Each team's updates can trigger CI/CD processes that need to be isolated yet efficient.
Solution: Create separate GitHub Actions workflows triggered by changes in specific file paths
We define CI/CD processes that trigger based on changes in specific directories. This ensures that only relevant tests and deployments are triggered, preventing unnecessary builds and conserving resources.
In our sample repository, the .github/workflows/github-actions-recommendation.yaml file specifies the recommendation subdirectory in its paths array, telling the GitHub Actions service to only run this workflow if the file at that specific path has changes:
name: CI/CD - Recommendation
run-name: Recommendation - ${{ github.actor }} - ${{ github.event_name }} - ${{ github.sha }}
on:
push:
paths:
- 'recommendation/**'
... remainder of workflow follows ...
We do the same thing for the question_and_answer CI/CD workflow in its respective file. We run the Question-Answer workflow whenever the question_answer directory changes.

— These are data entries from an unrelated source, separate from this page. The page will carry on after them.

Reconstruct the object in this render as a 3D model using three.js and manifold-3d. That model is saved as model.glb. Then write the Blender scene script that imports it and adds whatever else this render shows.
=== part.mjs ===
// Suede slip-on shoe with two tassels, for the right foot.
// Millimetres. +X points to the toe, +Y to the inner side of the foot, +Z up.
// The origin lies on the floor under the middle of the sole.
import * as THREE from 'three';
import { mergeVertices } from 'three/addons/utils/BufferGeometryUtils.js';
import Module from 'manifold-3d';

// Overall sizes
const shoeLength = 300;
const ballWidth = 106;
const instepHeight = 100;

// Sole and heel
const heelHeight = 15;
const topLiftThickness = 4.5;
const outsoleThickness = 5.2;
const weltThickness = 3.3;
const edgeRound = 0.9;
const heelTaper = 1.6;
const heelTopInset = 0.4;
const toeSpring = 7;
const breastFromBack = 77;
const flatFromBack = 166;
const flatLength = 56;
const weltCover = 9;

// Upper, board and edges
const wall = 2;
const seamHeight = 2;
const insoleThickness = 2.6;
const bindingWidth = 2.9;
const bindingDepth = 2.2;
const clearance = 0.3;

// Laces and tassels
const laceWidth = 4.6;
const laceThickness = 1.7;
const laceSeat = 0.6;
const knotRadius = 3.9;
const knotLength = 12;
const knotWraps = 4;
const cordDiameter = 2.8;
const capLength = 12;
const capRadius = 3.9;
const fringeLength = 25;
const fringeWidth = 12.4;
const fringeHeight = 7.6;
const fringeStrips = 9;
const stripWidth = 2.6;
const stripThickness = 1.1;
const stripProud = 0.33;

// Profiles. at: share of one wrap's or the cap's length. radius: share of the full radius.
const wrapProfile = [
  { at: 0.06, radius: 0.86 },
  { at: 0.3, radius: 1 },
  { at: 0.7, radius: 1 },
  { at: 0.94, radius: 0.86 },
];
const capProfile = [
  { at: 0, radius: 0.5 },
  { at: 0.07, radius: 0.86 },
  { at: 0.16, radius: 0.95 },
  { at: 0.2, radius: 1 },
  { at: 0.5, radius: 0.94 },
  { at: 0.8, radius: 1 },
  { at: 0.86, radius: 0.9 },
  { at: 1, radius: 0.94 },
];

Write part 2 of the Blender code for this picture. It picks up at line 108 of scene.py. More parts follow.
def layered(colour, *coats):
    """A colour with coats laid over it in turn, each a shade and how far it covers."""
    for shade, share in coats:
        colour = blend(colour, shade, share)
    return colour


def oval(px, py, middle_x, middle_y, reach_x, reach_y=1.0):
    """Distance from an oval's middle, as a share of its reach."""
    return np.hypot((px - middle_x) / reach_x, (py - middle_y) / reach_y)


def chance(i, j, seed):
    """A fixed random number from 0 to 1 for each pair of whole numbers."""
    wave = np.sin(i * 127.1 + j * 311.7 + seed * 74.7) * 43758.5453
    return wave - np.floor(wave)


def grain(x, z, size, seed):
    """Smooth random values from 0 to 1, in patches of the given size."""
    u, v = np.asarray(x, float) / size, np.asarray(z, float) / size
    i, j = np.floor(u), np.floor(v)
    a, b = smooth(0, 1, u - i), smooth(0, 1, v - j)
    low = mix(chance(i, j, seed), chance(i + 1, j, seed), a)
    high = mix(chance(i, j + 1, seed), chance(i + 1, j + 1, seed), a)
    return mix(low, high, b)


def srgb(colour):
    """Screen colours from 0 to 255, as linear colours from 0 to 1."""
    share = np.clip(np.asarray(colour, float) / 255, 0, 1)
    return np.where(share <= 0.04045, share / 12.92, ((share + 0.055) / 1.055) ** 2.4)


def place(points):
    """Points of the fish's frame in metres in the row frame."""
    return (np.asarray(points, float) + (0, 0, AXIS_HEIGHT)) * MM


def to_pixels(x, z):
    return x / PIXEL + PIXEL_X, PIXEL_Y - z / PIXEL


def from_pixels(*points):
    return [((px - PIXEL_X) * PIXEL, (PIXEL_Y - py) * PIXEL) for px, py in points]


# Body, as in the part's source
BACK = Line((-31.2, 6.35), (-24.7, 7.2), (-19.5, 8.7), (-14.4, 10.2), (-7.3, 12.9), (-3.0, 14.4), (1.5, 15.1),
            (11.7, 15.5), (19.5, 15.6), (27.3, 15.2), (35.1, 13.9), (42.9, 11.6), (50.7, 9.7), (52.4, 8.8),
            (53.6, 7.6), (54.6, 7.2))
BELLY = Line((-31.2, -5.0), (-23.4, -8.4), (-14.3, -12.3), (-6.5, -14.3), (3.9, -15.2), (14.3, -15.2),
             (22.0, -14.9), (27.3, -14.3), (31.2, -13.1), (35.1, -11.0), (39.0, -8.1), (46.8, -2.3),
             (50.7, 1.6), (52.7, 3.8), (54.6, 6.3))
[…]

name: CI/CD - Question-Answer
run-name: Question-Answer - ${{ github.actor }} - ${{ github.event_name }} - ${{ github.sha }}
on:
push:
paths:
- 'question_answer/**'
... remainder of workflow follows ...
Each development team now fires only its own jobs by working on their area of responsibility.
Effective testing of Cloud-based services
Challenge: Non-local cloud services prevent traditional mocking and containerization strategies
Managed cloud services offer many advantages, including ease of use, reliability, and ongoing security maintenance.
Everything in engineering is a trade off, and one of the difficulties of using managed cloud services is that you cannot easily replicate the service within a container or software mocks in your pipeline.
In a traditional CI/CD context, the fact that Team A’s job is running in a container is the boundary that provides strong isolation guarantees. How can we accomplish something similar when every team needs to hit the same cloud API?
Solution: Dynamically provision resources for testing, and scope jobs to specific resources
In a typical CI/CD environment, it’s common to see multiple concurrent test runs, especially when the repository triggers tests for every pull request, every new commit on a branch and every merge to main and release.
We can create the cloud resources necessary for testing at the beginning of our test runs. In our companion repo, https://github.com/pinecone-field/cicd-demo/blob/main/setup.py demonstrates how to provision four Pinecone indexes that will serve as our testing resources:
- question-answer-ci
- recommendation-ci
- question-answer-production
- recommendation-answer-production
You could either run this script manually when setting up your project or programmatically as part of your setup workflow. We’ll use these four indexes in future tests and allow separate teams to read and write from them as needed, providing high-level isolation between tests.
Note that both the workflows above set their own value for the Pinecone index they’re using: PINECONE_INDEX_RECOMMENDATION and PINECONE_INDEX_QUESTION_ANSWER.
To further scope down CI/CD jobs to ensure they’re not interfering with our partner teams’ jobs, we can use environment variables to ensure jobs only interact with their designated resources.
The CI/CD jobs set two environment variables to ensure that all unit tests run in a dedicated CI index with a unique namespace in Pinecone. This ensures each job’s runtime and test data are isolated.
In addition, each workflow creates a brand new Pinecone namespace, within their respective index, mapped to the commit ID of the current run, ensuring isolation from past and future runs:
PINECONE_NAMESPACE: ${{ github.sha }}
Here’s what this flow looks like at runtime, when a developer pushes a new commit:
When code is committed to the “question_answer” sub-folder the “CI/CD - Question-Answer” job executes in its private index and within a new namespace unique to that run.
When code is committed to the “recommendation” sub-folder the “CI/CD - Recommendation” job executes in the same way.
When the namespace is allocated, the job takes care of upserting a sample set of vectors to test against.
Optimizing resource management and cost control
Challenge: Failing to clean up cloud resources leads to higher cloud bills at the end of the month
When it’s time to tear down, the namespace is cleaned up and deleted:
jobs:
Build-RunDataPipeline-RunTests-Teardown:
runs-on: ubuntu-latest
steps:
- name: Checkout code
uses: actions/checkout@v2
- name: Install dependencies
run: pip install -r requirements.txt
- name: Run data pipeline - upsert
run: python question_answer/data_pipeline.py upsert
- name: Run question_answer tests
run: python -m unittest question_answer.test
- name: Run data pipeline - delete
if: always()
run: python question_answer/data_pipeline.py delete
Note that each workflow’s last job is set to run `always` - meaning that it will execute the teardown operation at the end of each test run by calling the delete method within the data_pipeline.py file, which uses the same environment variables from earlier steps to clean up the test namespace.
This teardown process addresses our cost requirement as well. By ensuring that test resources are cleaned up at the end of every test run, we decrease the chances of a surprise on our cloud bill.